Last week, while they lost well in the end it was certainly a different contest in the opening half. There was only a point in it at half time but Kilkenny did pull away in the second period albeit against a home team badly hit by injuries. Already without John Mullane and Eoin Kelly they lost corner back Noel Connors and full forward Shane Walsh before the game. There was praise for a very youthful full forward line of Martin O’Neill, Gavin O’Brien and the more familiar Maurice Shanahan. The ageless Tony Browne was back in action for his 22nd season and did well it seems hitting a few points from half back. Our recent record against Waterford is very healthy. Our last league defeat to the county was back in 2007 when they edged a quarter-final tie by a single point at Nowlan Park. The following year we reversed that result at the same Kilkenny venue on our way to eventual league success against Galway. 2009 brought another league win, this time at Walsh Park while in 2010 we drew with Davy Fitzgerald’s side at Semple Stadium.

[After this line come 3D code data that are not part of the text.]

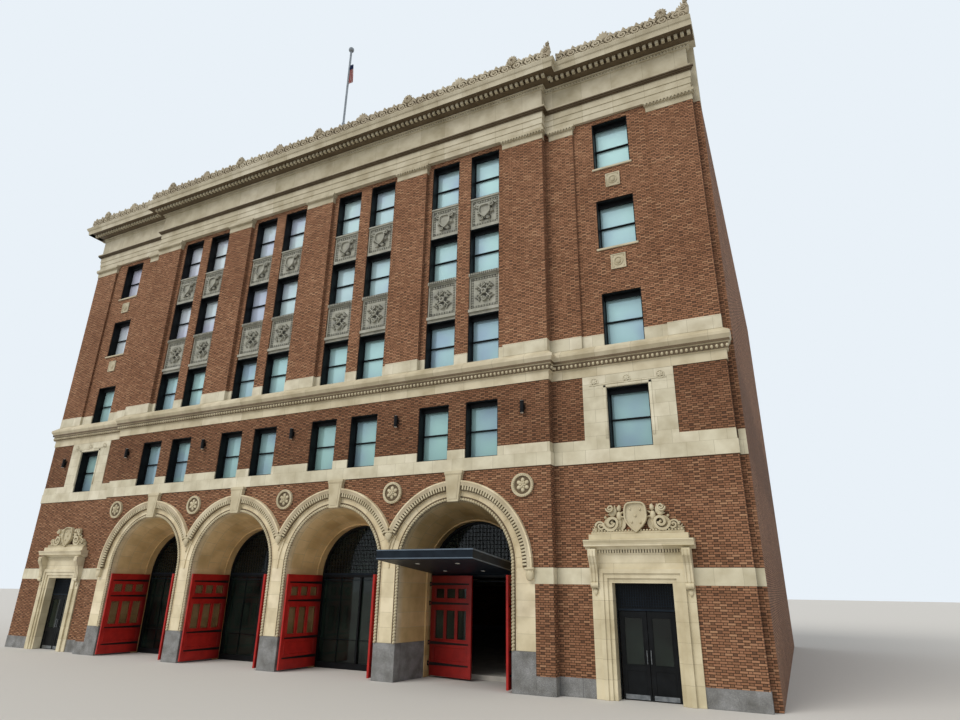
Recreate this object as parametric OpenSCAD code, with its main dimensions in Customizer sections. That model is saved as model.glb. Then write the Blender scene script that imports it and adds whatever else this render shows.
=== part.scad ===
// Fire station building: a five-storey brick and terracotta block over an arcade of four deep arches.
// Millimetres, +Z up. The street front faces -Y and the origin is the middle of the footprint on the ground.

/* [Plan] */
// Distance between the centres of neighbouring arches
bay_pitch = 5025; // [4800:5:5200]
// Half the width of the projecting centre block
centre_half = 11000; // [10900:10:11200]
// Half the width of the street front without the set-back strip
half_width = 16640; // [16500:10:17000]
// Depth of the plot from the centre block's face to the back wall
plot_depth = 24000; // [20000:100:28000]
// How far the end bays stand back behind the centre block
end_setback = 340; // [250:10:400]
// How far the window bays sink behind the brick pilasters
bay_recess = 165; // [100:5:200]
// How far the field of an end bay sinks behind its pilasters
field_recess = 100; // [60:5:140]
// Width of the set-back brick strip beside the neighbour
strip_width = 240; // [150:10:400]
// How far that strip stands back behind the end bay
strip_setback = 260; // [200:10:320]

/* [Heights] */
// Top of the granite bases of the arcade piers
granite_top = 1146; // [1000:1:1300]
// Top of the low granite course under the brick walls
plinth_top = 500; // [300:10:900]
// Underside of the impost band
impost_bottom = 3035; // [2950:5:3060]
// Top of the impost band, where the piers end
impost_top = 3506; // [3480:2:3540]
// Underside of the terracotta sill band
sill_bottom = 6654; // [6620:2:6700]
// Sills of the second storey's windows
sill_mid = 7090; // [7050:5:7120]
// Top of the blocks between those windows
sill_top = 7411; // [7350:1:7500]
// Underside of the belt cornice
belt_bottom = 9550; // [9500:5:9600]
// Top of the belt cornice, the sill of the third storey
belt_top = 10600; // [10550:5:10619]
// Top of the block course over the belt cornice
block_top = 11053; // [10950:1:11200]
// Underside of the pilaster capitals
capital_bottom = 19555; // [19500:5:19600]
// Underside of the architrave
architrave_bottom = 20000; // [19950:5:20050]
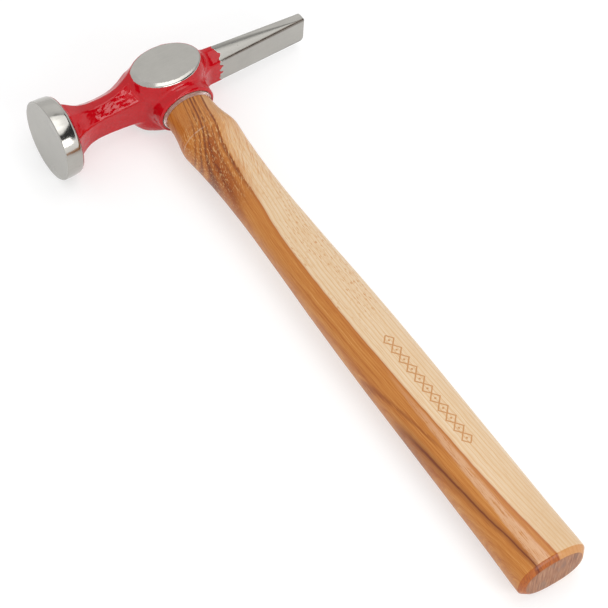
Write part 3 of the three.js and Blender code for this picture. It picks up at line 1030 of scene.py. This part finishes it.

This will be our third year in succession to face Waterford at the Stadium. Last year we met them under lights in early March and came away with a five-point win after an eventful game. Waterford were reduced to thirteen as first Shane O’Sullivan and then goalie, Clinton Hennessy, saw red. Noel McGrath scored seven points from play. This time the Deise have a new manager in Michael Ryan and because of injuries have obviously been forced into promoting some younger talent. Points are now critical for them so I expect that to be reflected in their approach.

Given our two remaining games, away to Dublin and at home to Cork, a win here is essential for Tipperary. We’ve struggled against Dublin in recent years and with Cork in flying form at the moment the final rounds of this series look challenging. With three teams progressing to the knock-outs there is some room for manoeuvre but not a lot.